→ Task to carry out:
Repeat, please, only the lines from the top of the data down to the line with "return low / MM, high / MM"; include both of those lines.

→ Material provided:
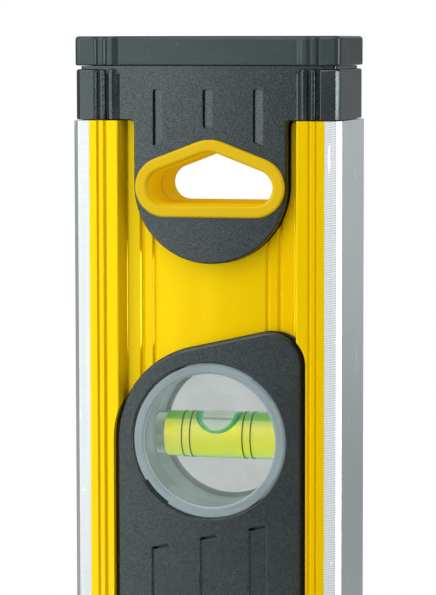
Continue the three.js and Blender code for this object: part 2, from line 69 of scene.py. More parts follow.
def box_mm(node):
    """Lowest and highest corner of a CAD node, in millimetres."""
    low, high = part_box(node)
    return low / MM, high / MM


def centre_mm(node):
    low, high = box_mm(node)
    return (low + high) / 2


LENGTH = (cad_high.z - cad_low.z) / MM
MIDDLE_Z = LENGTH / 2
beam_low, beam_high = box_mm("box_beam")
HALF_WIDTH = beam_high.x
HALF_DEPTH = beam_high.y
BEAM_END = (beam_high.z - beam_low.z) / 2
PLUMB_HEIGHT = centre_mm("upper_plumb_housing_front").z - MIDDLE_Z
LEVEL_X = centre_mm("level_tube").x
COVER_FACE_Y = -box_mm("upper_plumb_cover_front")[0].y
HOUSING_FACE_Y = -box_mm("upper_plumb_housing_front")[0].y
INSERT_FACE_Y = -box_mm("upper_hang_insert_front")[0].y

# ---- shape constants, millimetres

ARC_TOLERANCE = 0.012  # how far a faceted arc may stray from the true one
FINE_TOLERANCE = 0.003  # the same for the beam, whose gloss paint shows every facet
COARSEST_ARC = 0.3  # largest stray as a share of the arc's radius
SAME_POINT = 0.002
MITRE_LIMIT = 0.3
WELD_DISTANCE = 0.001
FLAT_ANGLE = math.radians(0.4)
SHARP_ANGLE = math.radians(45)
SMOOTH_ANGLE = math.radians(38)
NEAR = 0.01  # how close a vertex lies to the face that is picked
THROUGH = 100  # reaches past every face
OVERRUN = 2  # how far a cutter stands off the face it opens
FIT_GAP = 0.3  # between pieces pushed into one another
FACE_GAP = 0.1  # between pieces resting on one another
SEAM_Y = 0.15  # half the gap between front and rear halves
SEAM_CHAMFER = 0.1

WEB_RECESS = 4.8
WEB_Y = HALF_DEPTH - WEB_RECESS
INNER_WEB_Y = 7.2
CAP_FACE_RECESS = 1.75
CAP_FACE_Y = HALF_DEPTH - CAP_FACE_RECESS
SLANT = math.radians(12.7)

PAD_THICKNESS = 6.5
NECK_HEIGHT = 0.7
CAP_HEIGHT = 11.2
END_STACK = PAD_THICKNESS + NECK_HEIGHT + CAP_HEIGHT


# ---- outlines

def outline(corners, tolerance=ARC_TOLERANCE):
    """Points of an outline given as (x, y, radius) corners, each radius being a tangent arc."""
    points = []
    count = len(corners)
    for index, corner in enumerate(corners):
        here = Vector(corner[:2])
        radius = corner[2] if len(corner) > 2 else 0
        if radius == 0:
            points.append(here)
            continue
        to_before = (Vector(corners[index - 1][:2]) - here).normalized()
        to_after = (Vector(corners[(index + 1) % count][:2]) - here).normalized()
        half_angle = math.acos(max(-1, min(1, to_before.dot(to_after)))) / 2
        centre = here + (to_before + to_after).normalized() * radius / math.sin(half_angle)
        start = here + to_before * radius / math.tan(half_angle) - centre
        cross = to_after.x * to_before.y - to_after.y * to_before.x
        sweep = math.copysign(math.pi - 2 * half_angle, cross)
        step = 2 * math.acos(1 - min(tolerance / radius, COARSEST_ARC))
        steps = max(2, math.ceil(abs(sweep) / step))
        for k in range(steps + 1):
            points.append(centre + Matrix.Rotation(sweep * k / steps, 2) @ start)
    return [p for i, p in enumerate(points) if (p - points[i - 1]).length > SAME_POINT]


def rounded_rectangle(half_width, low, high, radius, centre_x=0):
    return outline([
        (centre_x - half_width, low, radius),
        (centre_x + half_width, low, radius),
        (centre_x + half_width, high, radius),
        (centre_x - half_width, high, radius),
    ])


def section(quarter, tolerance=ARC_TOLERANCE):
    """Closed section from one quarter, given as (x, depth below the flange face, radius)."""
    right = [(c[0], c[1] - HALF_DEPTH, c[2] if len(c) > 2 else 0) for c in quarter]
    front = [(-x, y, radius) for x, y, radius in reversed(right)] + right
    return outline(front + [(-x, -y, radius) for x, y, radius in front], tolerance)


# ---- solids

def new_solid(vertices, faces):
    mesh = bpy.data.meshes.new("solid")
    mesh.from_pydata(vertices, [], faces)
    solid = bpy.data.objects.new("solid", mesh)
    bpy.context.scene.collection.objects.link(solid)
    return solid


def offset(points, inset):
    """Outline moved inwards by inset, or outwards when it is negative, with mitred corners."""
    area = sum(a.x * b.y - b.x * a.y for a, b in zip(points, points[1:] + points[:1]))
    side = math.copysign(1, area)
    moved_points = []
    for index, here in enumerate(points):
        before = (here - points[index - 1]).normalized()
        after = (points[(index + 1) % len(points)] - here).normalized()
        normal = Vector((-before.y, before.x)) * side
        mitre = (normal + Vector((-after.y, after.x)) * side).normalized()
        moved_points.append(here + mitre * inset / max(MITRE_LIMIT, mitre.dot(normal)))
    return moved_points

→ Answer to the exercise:
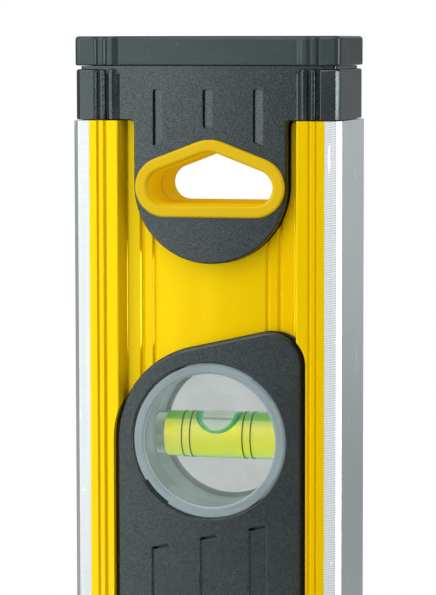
Continue the three.js and Blender code for this object: part 2, from line 69 of scene.py. More parts follow.
def box_mm(node):
    """Lowest and highest corner of a CAD node, in millimetres."""
    low, high = part_box(node)
    return low / MM, high / MM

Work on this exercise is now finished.